PD: Bob and I had a really, really productive and fun creative partnership.
We did something together that I had never done before: we sat
down for many, many days and shot listed the whole movie. Not
that we used the shot list prescriptively, because it was a
tough shoot to day in five weeks, and we needed to plan within
an inch of our lives. And out of those conversations came a
lot of broad and detailed concepts. But what we were really
looking for at the start of the move was something that was
where the colours were crushed a bit, so it was a
bit greyer. Shot more hand held - I don't think used the dolly
until half way through the movie - so there was a sort of jaded
quality about it. There was something abrasive about it. Chasing.
And that was something that formed the way Suresh (Ayyar, editor)
cut the movie as well. So what happened in the second half,
the romance starts to kick in, the camera movements become more
fluid and the colours become more saturated and become richer.
MP: The Australian Film Industry is in an interesting place where
we are producing some of our best work in years, yet audiences
are choosing not to watch local productions. How would you describe
the current state of filmmaking in Australia?
PD: (Pause) Look, I think you are right. I think that we are making
some of our best work in years last year and I hope this year.
The production side seems to be something's going right there.
It's just such a fierce market.

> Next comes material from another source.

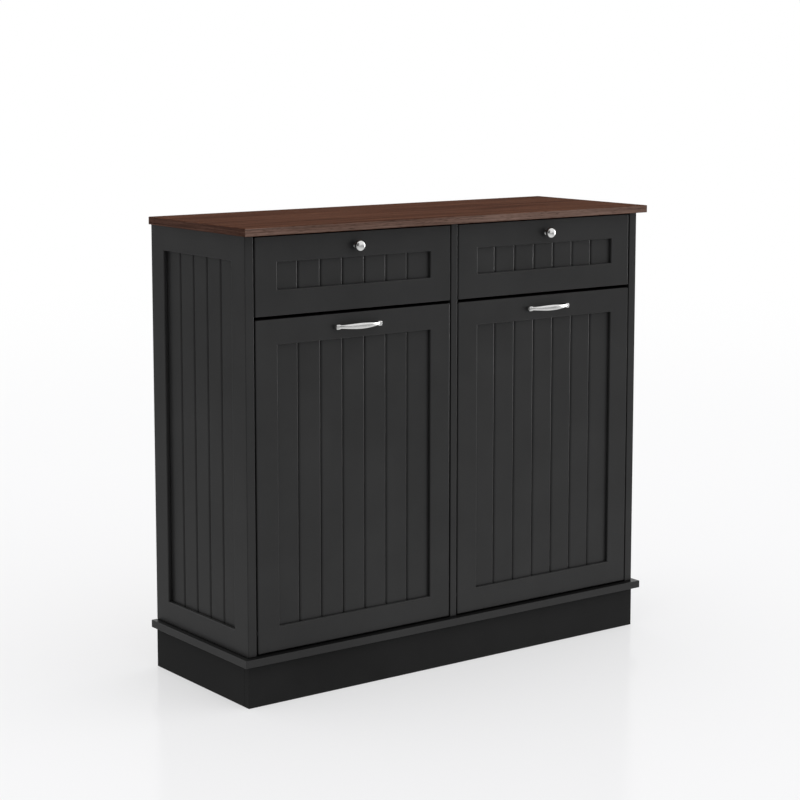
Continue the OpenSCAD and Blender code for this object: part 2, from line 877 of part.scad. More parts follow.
// The bow is a ring seen from above, cut to a lens as seen from the front
module pull(b) {
    end_x = pull_span / 2 + pull_end;
    rise = pull_reach - bow_lift;
    bow_r = (end_x * end_x + rise * rise) / (2 * rise);
    swell = (bow_h - bow_end_h) / 2;
    half = pull_span / 2;
    pull_tip = 1;
    lens_r = (half * half + swell * swell) / (2 * swell);
    color(steel) at_bay(b) translate([0, face_y, pull_z]) difference() {
        union() {
            intersection() {
                translate([0, bow_r - pull_reach, -bow_h / 2]) difference() {
                    cylinder(h = bow_h, r = bow_r, $fn = 240);
                    translate([0, 0, -cut])
                        cylinder(h = bow_h + 2 * cut, r = bow_r - bow_t, $fn = 240);
                }
                translate([0, 0, bow_h / 2 - lens_r]) rotate([90, 0, 0])
                    cylinder(h = pull_reach + cut, r = lens_r, $fn = 960);
                translate([0, 0, lens_r - bow_h / 2]) rotate([90, 0, 0])
                    cylinder(h = pull_reach + cut, r = lens_r, $fn = 960);
                block([-end_x, -pull_reach - cut, -bow_h], [end_x, 0, bow_h]);
            }
            for (s = [-1, 1]) translate([s * half, 0, 0])
                block([-pull_end, -machine_in - pull_tip, -bow_end_h / 2],
                      [pull_end, 0, bow_end_h / 2]);
        }
        for (s = [-1, 1]) translate([s * half, cut, 0]) rotate([90, 0, 0])
            cylinder(h = machine_in + cut, r = machine_r);
    }
}

module door_fixings(b) {
    color(steel) {
        for (s = [-1, 1]) machine_screw(b, s * pull_span / 2, pull_z);
        cradle_screws(b);
    }
    color(board) cradle_dowels(b);
}

worktop();
base_board();
plinth_front();
plinth_end(-1);  // plinth_left
plinth_end(1);  // plinth_right
plinth_back();
plinth_corner_blocks();
side_frame(-1);  // left_side_frame
side_frame(1);  // right_side_frame
side_bead_panel(-1);  // left_side_bead_panel
side_bead_panel(1);  // right_side_bead_panel
centre_divider();
back_panel();
mid_rails();
rear_top_rail();
outer_slides(-1);  // left_drawer_outer_slides
outer_slides(1);  // right_drawer_outer_slides
pivot_pins();
stop_pins();
door_bumpers();
case_screws();
case_dowels();
ball_retainers(-1);  // left_drawer_ball_retainers
ball_retainers(1);  // right_drawer_ball_retainers
drawer_front_frame(-1);  // left_drawer_front_frame
drawer_bead_panel(-1);  // left_drawer_bead_panel
drawer_side(-1, -1);  // left_drawer_left_side
drawer_side(-1, 1);  // left_drawer_right_side
drawer_back(-1);  // left_drawer_back
drawer_bottom(-1);  // left_drawer_bottom
inner_slides(-1);  // left_drawer_inner_slides
knob(-1);  // left_drawer_knob
drawer_fixings(-1);  // left_drawer_fixings
drawer_front_frame(1);  // right_drawer_front_frame
drawer_bead_panel(1);  // right_drawer_bead_panel
drawer_side(1, -1);  // right_drawer_left_side
drawer_side(1, 1);  // right_drawer_right_side
drawer_back(1);  // right_drawer_back
drawer_bottom(1);  // right_drawer_bottom
inner_slides(1);  // right_drawer_inner_slides
knob(1);  // right_drawer_knob
drawer_fixings(1);  // right_drawer_fixings
door_frame(-1);  // left_door_frame
door_bead_panel(-1);  // left_door_bead_panel
pull(-1);  // left_door_pull
pivot_bushes(-1);  // left_door_pivot_bushes
cradle_side(-1, -1);  // left_cradle_left_side
cradle_side(-1, 1);  // left_cradle_right_side
cradle_shelf(-1);  // left_cradle_shelf
cradle_back_rail(-1);  // left_cradle_back_rail
door_fixings(-1);  // left_door_fixings
door_frame(1);  // right_door_frame
door_bead_panel(1);  // right_door_bead_panel
pull(1);  // right_door_pull
pivot_bushes(1);  // right_door_pivot_bushes
cradle_side(1, -1);  // right_cradle_left_side
cradle_side(1, 1);  // right_cradle_right_side
cradle_shelf(1);  // right_cradle_shelf
cradle_back_rail(1);  // right_cradle_back_rail
door_fixings(1);  // right_door_fixings
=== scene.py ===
import json
import math

import bmesh
import bpy
from mathutils import Matrix, Vector


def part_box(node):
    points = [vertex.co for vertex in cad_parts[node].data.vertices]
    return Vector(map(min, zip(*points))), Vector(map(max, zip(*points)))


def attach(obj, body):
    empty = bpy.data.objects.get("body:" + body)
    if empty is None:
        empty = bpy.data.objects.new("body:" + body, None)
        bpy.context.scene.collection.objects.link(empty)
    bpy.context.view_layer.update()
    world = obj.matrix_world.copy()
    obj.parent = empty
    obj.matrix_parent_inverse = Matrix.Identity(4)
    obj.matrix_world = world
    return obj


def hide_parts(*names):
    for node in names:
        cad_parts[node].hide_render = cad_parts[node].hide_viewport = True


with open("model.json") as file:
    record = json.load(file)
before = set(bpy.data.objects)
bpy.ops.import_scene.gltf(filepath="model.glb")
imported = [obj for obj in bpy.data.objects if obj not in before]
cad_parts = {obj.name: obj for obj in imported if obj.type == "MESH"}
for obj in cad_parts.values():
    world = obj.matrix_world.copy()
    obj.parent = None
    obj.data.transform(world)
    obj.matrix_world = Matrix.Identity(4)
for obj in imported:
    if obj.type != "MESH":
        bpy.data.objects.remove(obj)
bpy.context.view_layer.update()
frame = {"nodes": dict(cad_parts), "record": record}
cadNodes = frame["nodes"]
scene = bpy.context.scene
mm = 0.001
bays = ("left", "right")
print("frame loaded:", len(cadNodes), "nodes")


# Small helpers

def linear(hexColour):
    # sRGB hex to the linear colour that the shaders want
    values = [int(hexColour[i:i + 2], 16) / 255 for i in (1, 3, 5)]
    return [v / 12.92 if v <= 0.04045 else ((v + 0.055) / 1.055) ** 2.4 for v in values] + [1]


def addNode(tree, kind, settings=None, links=None):
    # settings holds attributes or sockets by name, and links holds sockets and what feeds them
    node = tree.nodes.new(kind)
    for key, value in (settings or {}).items():
        if isinstance(key, str) and hasattr(node, key):
            setattr(node, key, value)
        else:
            node.inputs[key].default_value = value
    for key, source in (links or {}).items():
        tree.links.new(source, node.inputs[key])
    return node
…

In relative terms we don't do
to badly, the Australian hasn't diminished over the last couple
of years but it is still not that high. And I think it is about
looking at the distribution aspect of the Australian industry,
and how we can help distributors and give them incentives to
invest in distribution a bit more. Because it is very hard to
cut through all the marketing that goes on every week for how
many films are being released. But you know, you do get films
that do break through. A film like Kenny, which
is because it is good and has a good heart and it is from a
good place, and people would come out of it feeling richer for
it. It is not science, it is sort of a weird art form. Let's
hope that a fair few will crack through.